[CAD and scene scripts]
--------------------

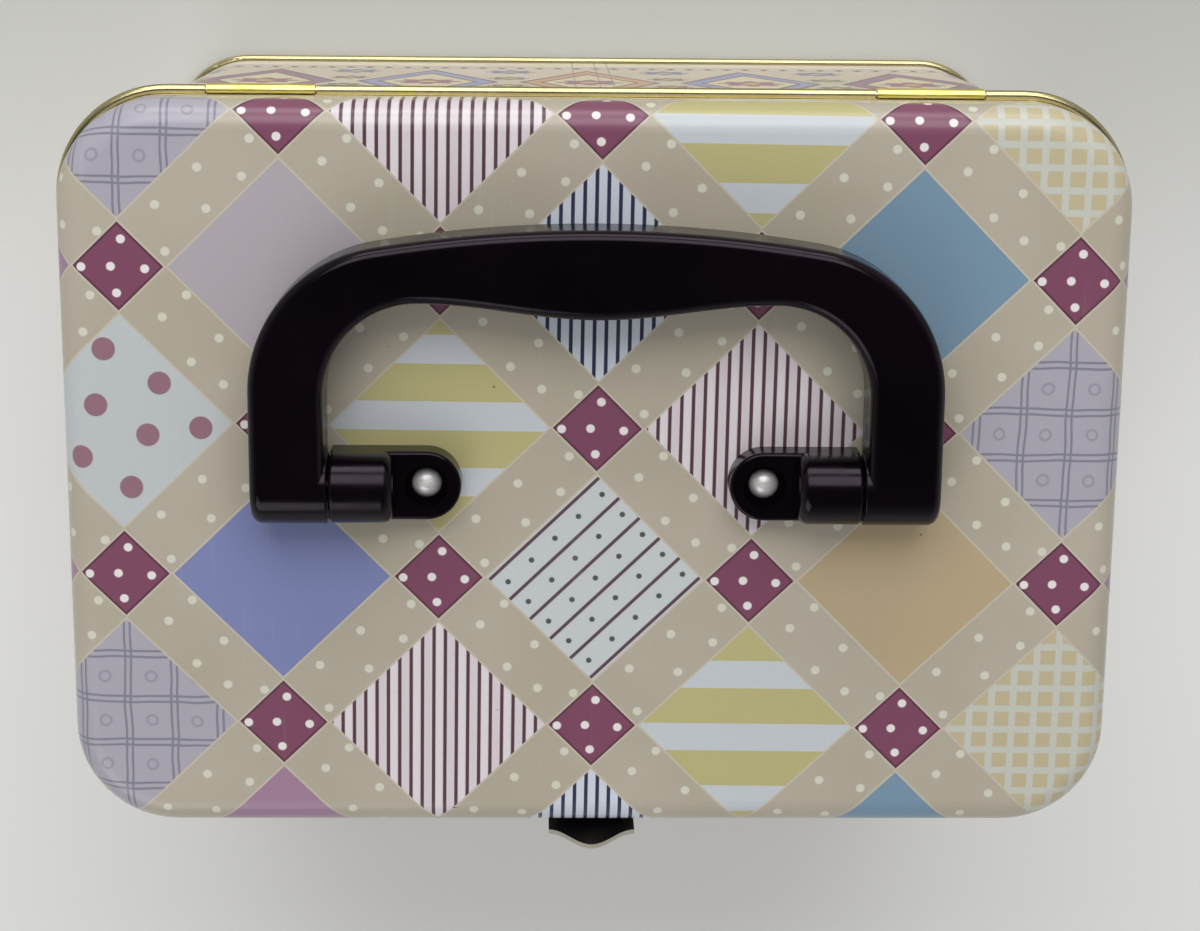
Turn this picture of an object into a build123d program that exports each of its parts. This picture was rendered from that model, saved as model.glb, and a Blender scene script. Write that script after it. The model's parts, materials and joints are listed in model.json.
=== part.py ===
from build123d import *
import math
import os

os.makedirs("parts", exist_ok=True)

# A rectangular sewing tin with a slip-over lid, hinged on a wire along its rear edge. A moulded
# handle swings on two brackets riveted through the lid, and a sprung clasp hinged on the front
# wall closes over the lid's curled edge.
# Millimetres. X runs along the tin, +Y points to the hinge, +Z goes up through the lid.

# Tinplate case
lid_length = 190.0
lid_width = 133.0
corner_radius = 18.5
tin_height = 142.0
sheet = 0.3
lid_skirt = 13.5  # lid face down to the middle of its curled edge
lid_edge_radius = 5.0
skirt_clearance = 1.35  # left between the front skirt and the wall as the lid swings
rim_gap = 0.5  # rim of the body up to the inside of the lid
rim_curl_radius = 0.8
seam_width = 7.5  # folded seam up the inside of the rear wall

# Foot seam, which joins the base panel to the wall
panel_recess = 1.6  # underside of the base panel above the surface that the tin stands on
foot_lip = 0.5  # the seam rises this far above the panel
foot_proud = 1.3
foot_inside = 0.6
foot_rounding = 0.9
fold_thickness = 0.7  # metal below the wall's lower edge

# Wire hinge
wire_radius = 0.65
wire_clearance = 0.05
wire_end = 2.0  # the wire stops short of the corner's curve by this much
knuckle_sheet = 0.5
knuckle_length = 19.2
knuckle_corner_gap = 7.2  # from the corner's curve to the knuckle
knuckle_end_gap = 0.3
knuckle_notch_gap = 0.35
leaf_length = 8.0

# Clasp
clasp_width = 16.0
clasp_sheet = 0.8
clasp_pin_radius = 0.6
clasp_pin_clearance = 0.05
clasp_pin_drop = 14.5  # middle of the lid's curl down to the clasp's pin
clasp_knuckle = 6.0
clasp_turn_gap = 0.25
clasp_jog_drop = 3.5  # underside of the lid's curl down to where the plate has stepped out
clasp_jog_height = 2.5
clasp_curl_gap = 0.15
clasp_lip_drop = 3.0  # lid face down to the clasp's upper edge
clasp_lip_height = 8.0
clasp_lip_proud = 3.0
clasp_rivet_spacing = 8.0
clasp_rivet_drop = 5.6  # below the pin
clasp_rivet_edge = 3.2  # rivet to the edges of the clasp's mount
clasp_rivet_radius = 1.0
clasp_rivet_head = 1.8
clasp_rivet_dome = 0.8
clasp_rivet_foot = 0.4

# Handle
handle_thickness = 12.6
handle_lid_gap = 0.4  # under the handle when it lies flat
pivot_offset = -0.5  # from the middle of the lid, towards the clasp
handle_reach = 46.4  # pivot to the rear of the grip
handle_half_width = 60.5
handle_leg = 13.0
handle_bend = 26.0  # outer radius of the shoulders
handle_inner_bend = 16.5
handle_rounding = 2.0
grip_slope = 9.6  # degrees that the crowned grip falls to at its shoulders
grip_width = 15.6  # at the middle
grip_neck = 12.9  # rear of the grip to the crest beside each shoulder
boss_proud = 0.4  # round boss on the inner side of each leg
boss_rounding = 0.3
peg_radius = 2.5
peg_clearance = 0.08
peg_end_gap = 0.3
handle_side_gap = 0.3  # between a boss and its bracket

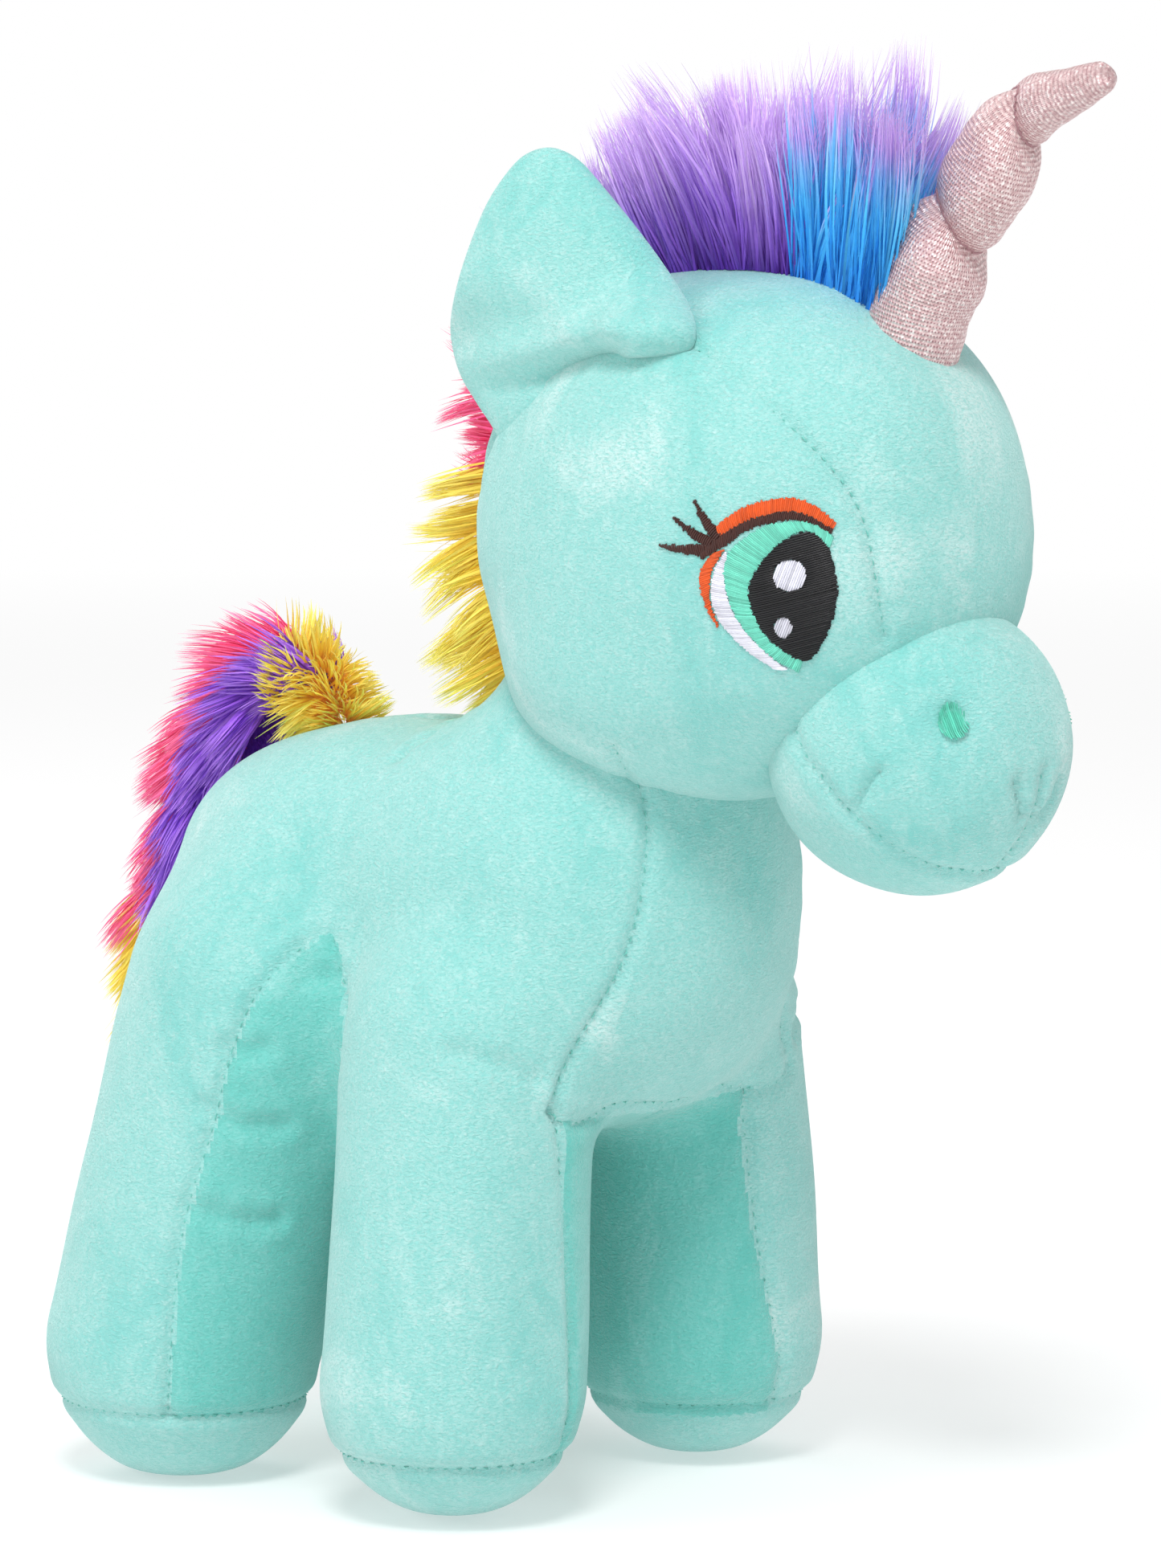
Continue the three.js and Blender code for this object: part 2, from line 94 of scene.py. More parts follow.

--------------------

- [Short exercise] Copy all data exactly, start to finish.

- [The solution]
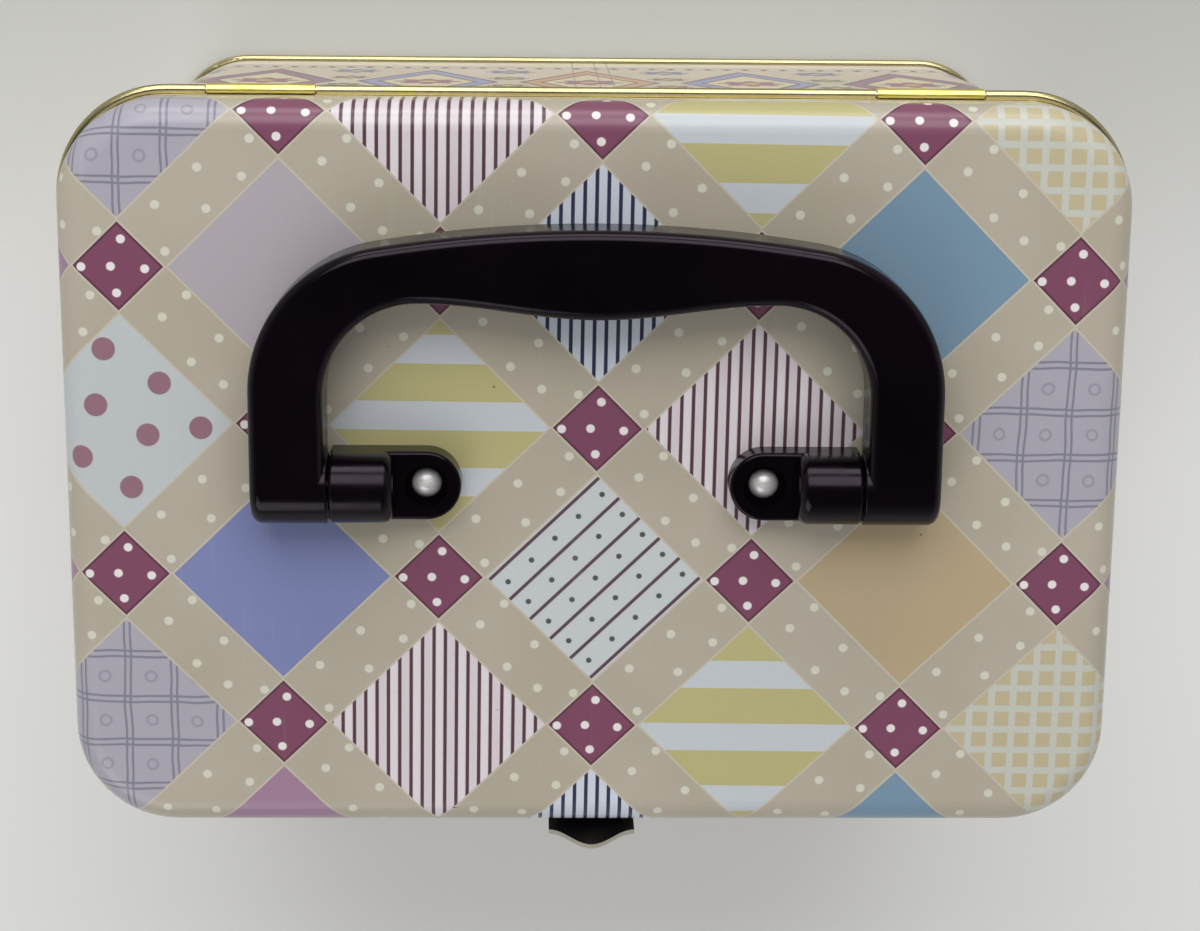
Turn this picture of an object into a build123d program that exports each of its parts. This picture was rendered from that model, saved as model.glb, and a Blender scene script. Write that script after it. The model's parts, materials and joints are listed in model.json.
=== part.py ===
from build123d import *
import math
import os

os.makedirs("parts", exist_ok=True)

# A rectangular sewing tin with a slip-over lid, hinged on a wire along its rear edge. A moulded
# handle swings on two brackets riveted through the lid, and a sprung clasp hinged on the front
# wall closes over the lid's curled edge.
# Millimetres. X runs along the tin, +Y points to the hinge, +Z goes up through the lid.

# Tinplate case
lid_length = 190.0
lid_width = 133.0
corner_radius = 18.5
tin_height = 142.0
sheet = 0.3
lid_skirt = 13.5  # lid face down to the middle of its curled edge
lid_edge_radius = 5.0
skirt_clearance = 1.35  # left between the front skirt and the wall as the lid swings
rim_gap = 0.5  # rim of the body up to the inside of the lid
rim_curl_radius = 0.8
seam_width = 7.5  # folded seam up the inside of the rear wall

# Foot seam, which joins the base panel to the wall
panel_recess = 1.6  # underside of the base panel above the surface that the tin stands on
foot_lip = 0.5  # the seam rises this far above the panel
foot_proud = 1.3
foot_inside = 0.6
foot_rounding = 0.9
fold_thickness = 0.7  # metal below the wall's lower edge

# Wire hinge
wire_radius = 0.65
wire_clearance = 0.05
wire_end = 2.0  # the wire stops short of the corner's curve by this much
knuckle_sheet = 0.5
knuckle_length = 19.2
knuckle_corner_gap = 7.2  # from the corner's curve to the knuckle
knuckle_end_gap = 0.3
knuckle_notch_gap = 0.35
leaf_length = 8.0

# Clasp
clasp_width = 16.0
clasp_sheet = 0.8
clasp_pin_radius = 0.6
clasp_pin_clearance = 0.05
clasp_pin_drop = 14.5  # middle of the lid's curl down to the clasp's pin
clasp_knuckle = 6.0
clasp_turn_gap = 0.25
clasp_jog_drop = 3.5  # underside of the lid's curl down to where the plate has stepped out
clasp_jog_height = 2.5
clasp_curl_gap = 0.15
clasp_lip_drop = 3.0  # lid face down to the clasp's upper edge
clasp_lip_height = 8.0
clasp_lip_proud = 3.0
clasp_rivet_spacing = 8.0
clasp_rivet_drop = 5.6  # below the pin
clasp_rivet_edge = 3.2  # rivet to the edges of the clasp's mount
clasp_rivet_radius = 1.0
clasp_rivet_head = 1.8
clasp_rivet_dome = 0.8
clasp_rivet_foot = 0.4

# Handle
handle_thickness = 12.6
handle_lid_gap = 0.4  # under the handle when it lies flat
pivot_offset = -0.5  # from the middle of the lid, towards the clasp
handle_reach = 46.4  # pivot to the rear of the grip
handle_half_width = 60.5
handle_leg = 13.0
handle_bend = 26.0  # outer radius of the shoulders
handle_inner_bend = 16.5
handle_rounding = 2.0
grip_slope = 9.6  # degrees that the crowned grip falls to at its shoulders
grip_width = 15.6  # at the middle
grip_neck = 12.9  # rear of the grip to the crest beside each shoulder
boss_proud = 0.4  # round boss on the inner side of each leg
boss_rounding = 0.3
peg_radius = 2.5
peg_clearance = 0.08
peg_end_gap = 0.3
handle_side_gap = 0.3  # between a boss and its bracket

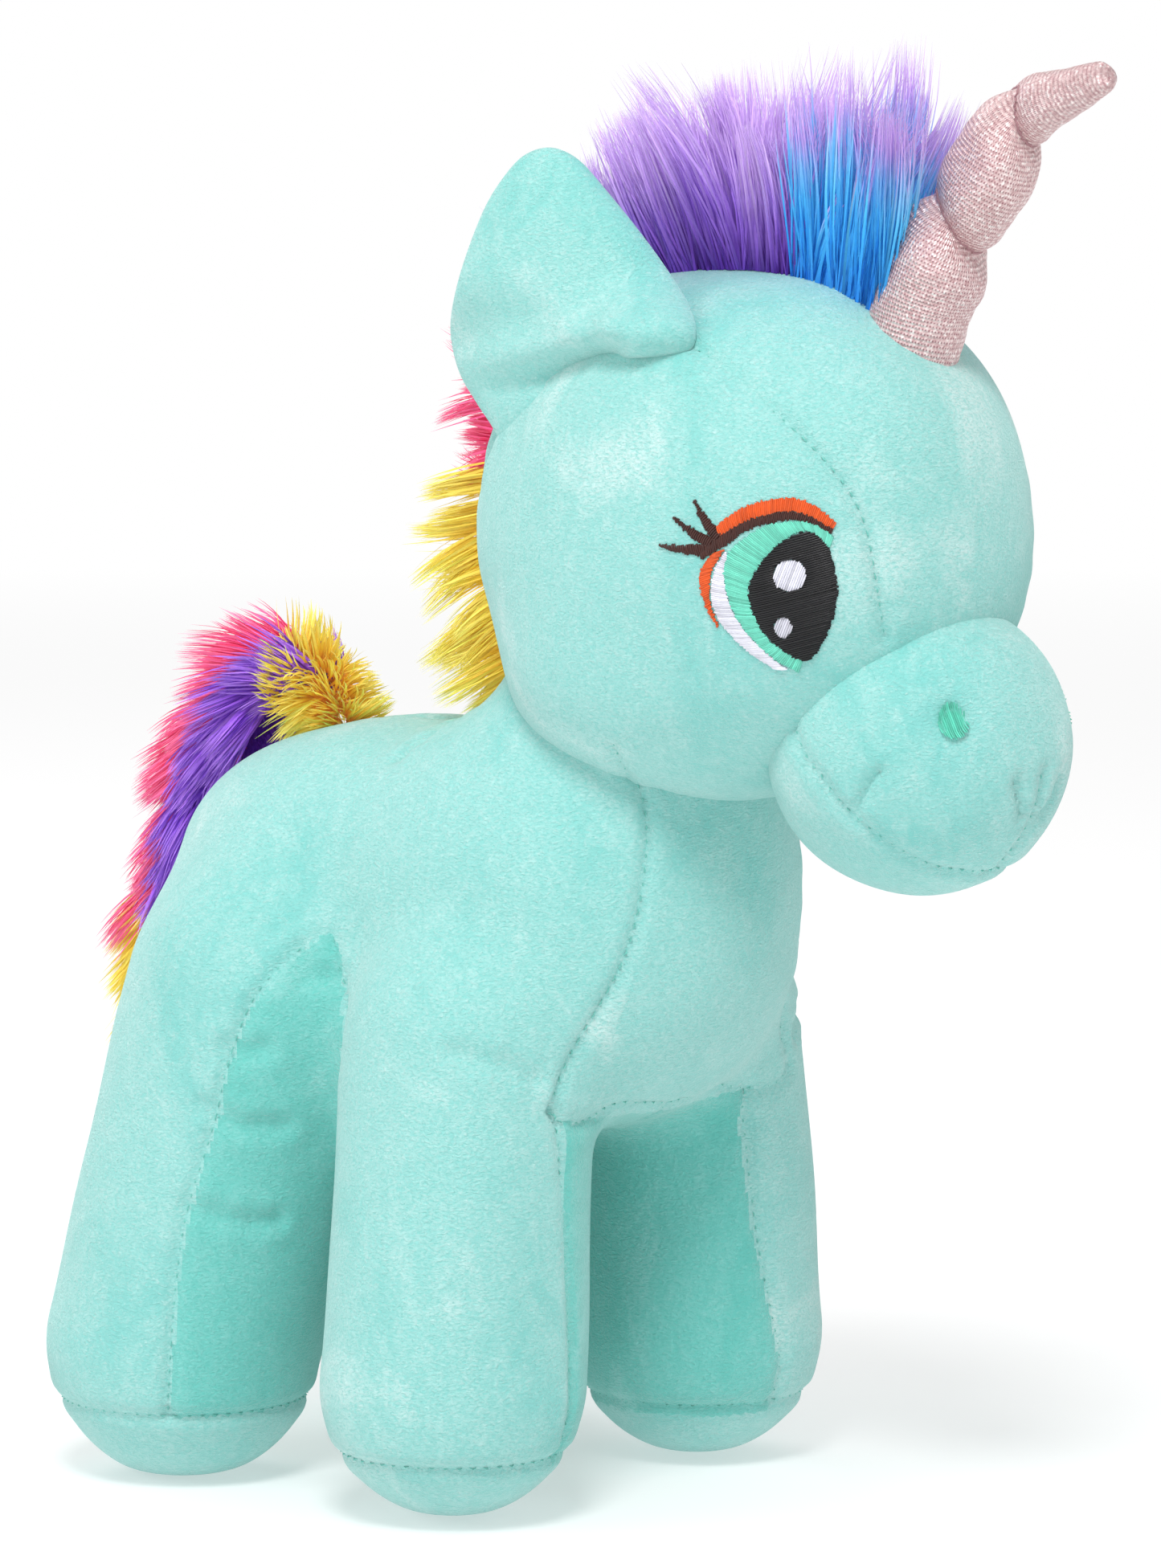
Continue the three.js and Blender code for this object: part 2, from line 94 of scene.py. More parts follow.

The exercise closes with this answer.